If you hear good gospel music floating up from south Alabama, then it’s most likely coming from Magnolia Baptist Church, Highland Home, in Alabama-Crenshaw Baptist Association.
The church is known for its monthly gospel singings. Church members have been using these musical events to reach out to the community for more than 20 years, said church secretary/treasurer Doris Beck. 
Beck books gospel groups from all over the Southeast on a love-offering basis. The church then distributes fliers to spread the word in the community.
“We view these singings as worship services, not just entertainment,” said Pastor Billy Shirley. “We fight the mentality that we’re coming just to be entertained.”
He added, “Some people think you can only have church on Sunday, but the Bible says that if two or three are gathered together in God’s name, He is there in their midst.”
According to Shirley, former Magnolia Baptist Pastor Chuck Francisco started the monthly singings as an outreach ministry out of his “love for music and love for souls.”

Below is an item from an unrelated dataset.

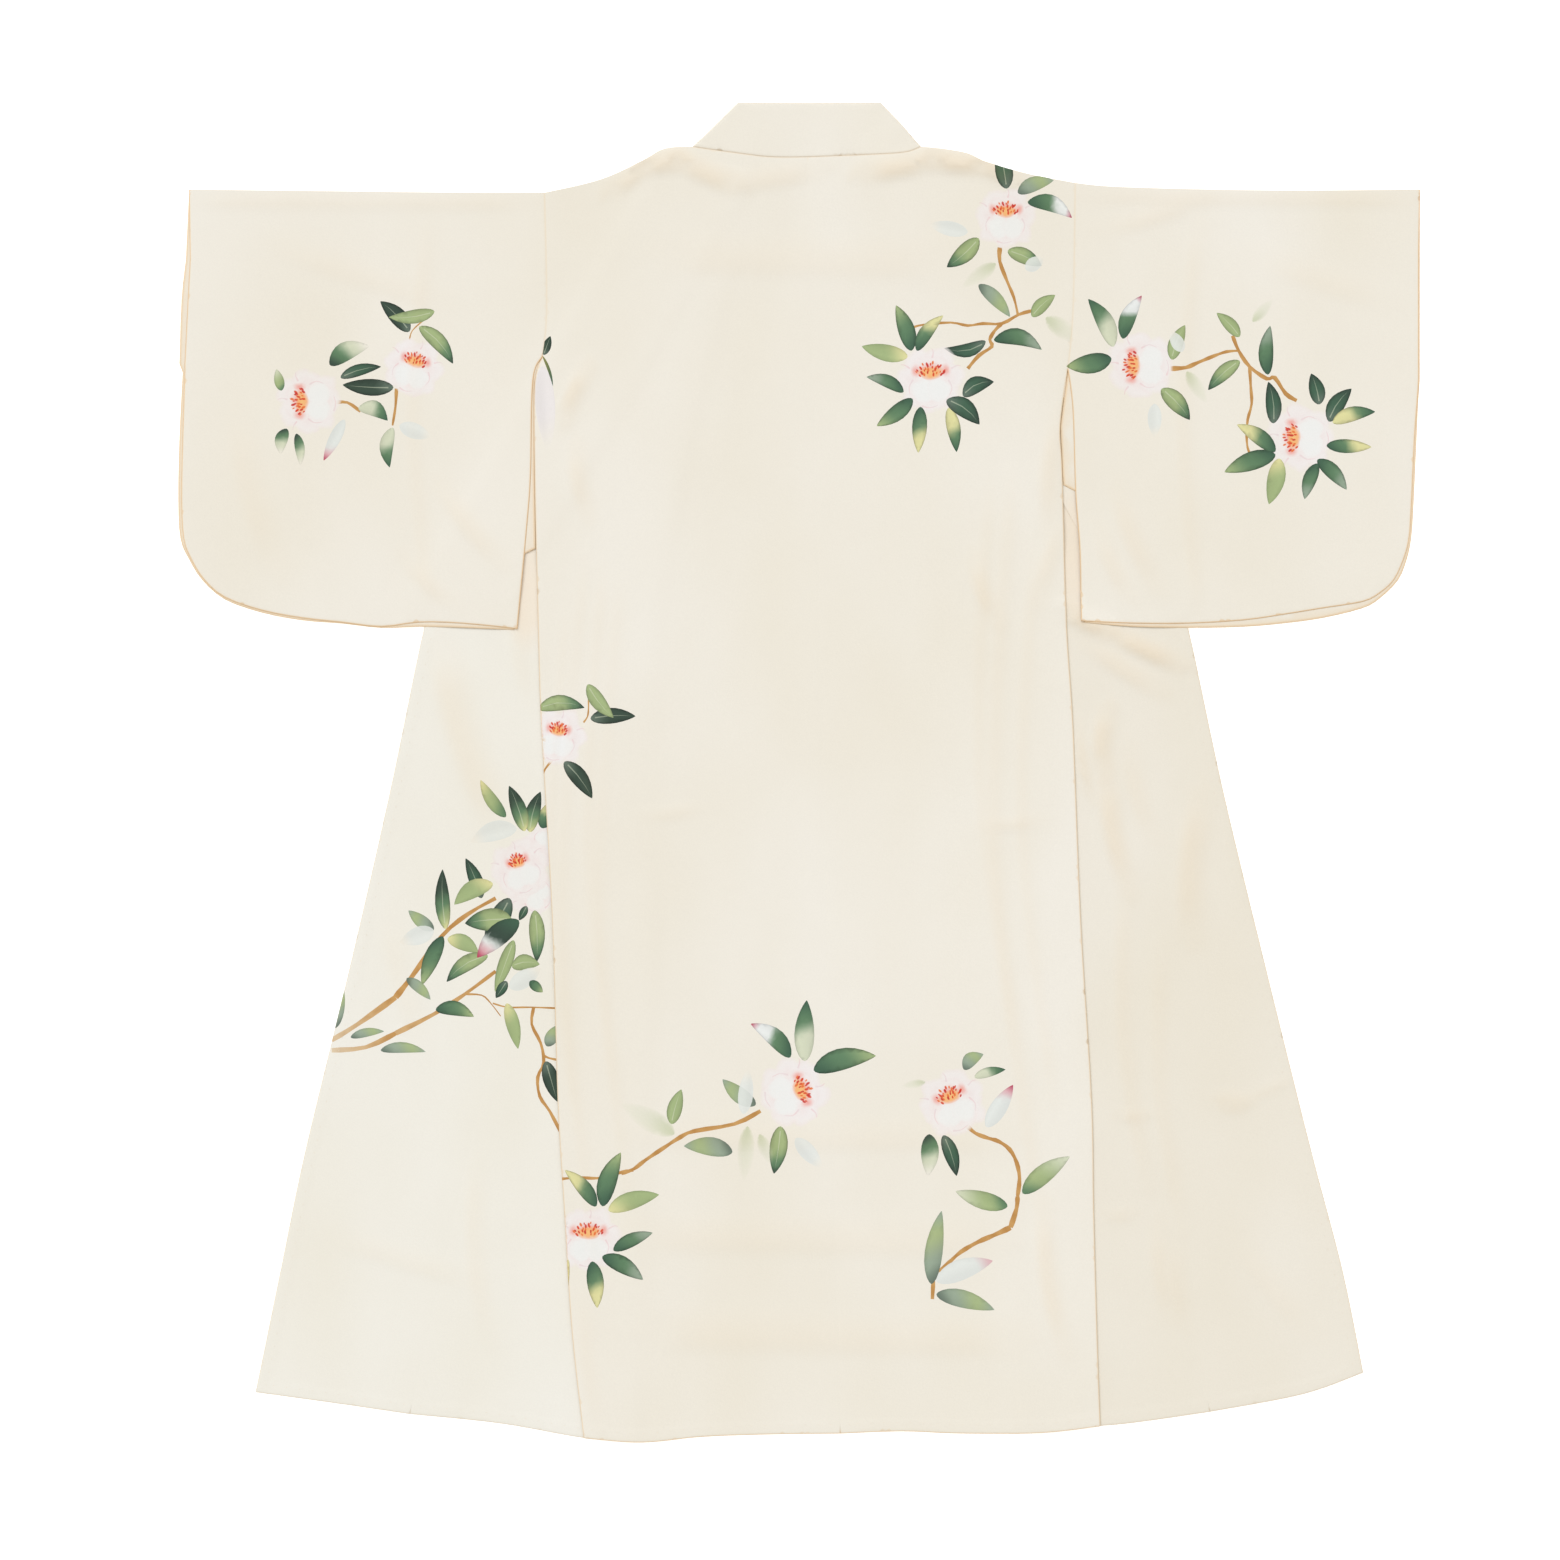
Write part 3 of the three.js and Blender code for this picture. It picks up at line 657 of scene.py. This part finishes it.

Held at 7 p.m. the second Saturday of each month — except in December — the singings remain popular among residents of the Highland Home area. 
Shirley called the gatherings a melting pot, noting that many who attend are from sister Baptist churches and churches of various denominations. People from the community, including some who would not attend a regular Sunday service, also pour into Magnolia Baptist. 
Before the singing begins, Shirley leads the congregation in prayer and shares a few words. 
He said the singings are not constrained by agendas or time limits. 
Many have made decisions to follow Christ or rededicated their lives to God during the singings, he said.
“The times I’ve had at the singings have meant a lot to me,” Beck said. “I’m thankful we have a church where people can come to fellowship together and have a good time.”
Those attending the singings don’t just come to listen — they enjoy singing along with the songs they know. Beck said she has even gotten the opportunity to sing with a few of the gospel groups.  
She said she looks forward to hearing the groups and singers she books, such as Marvin Morrow, a bluegrass gospel musician from Tennessee, who is scheduled for next year.
After services, those who attend enjoy a meal provided by Magnolia Baptist members.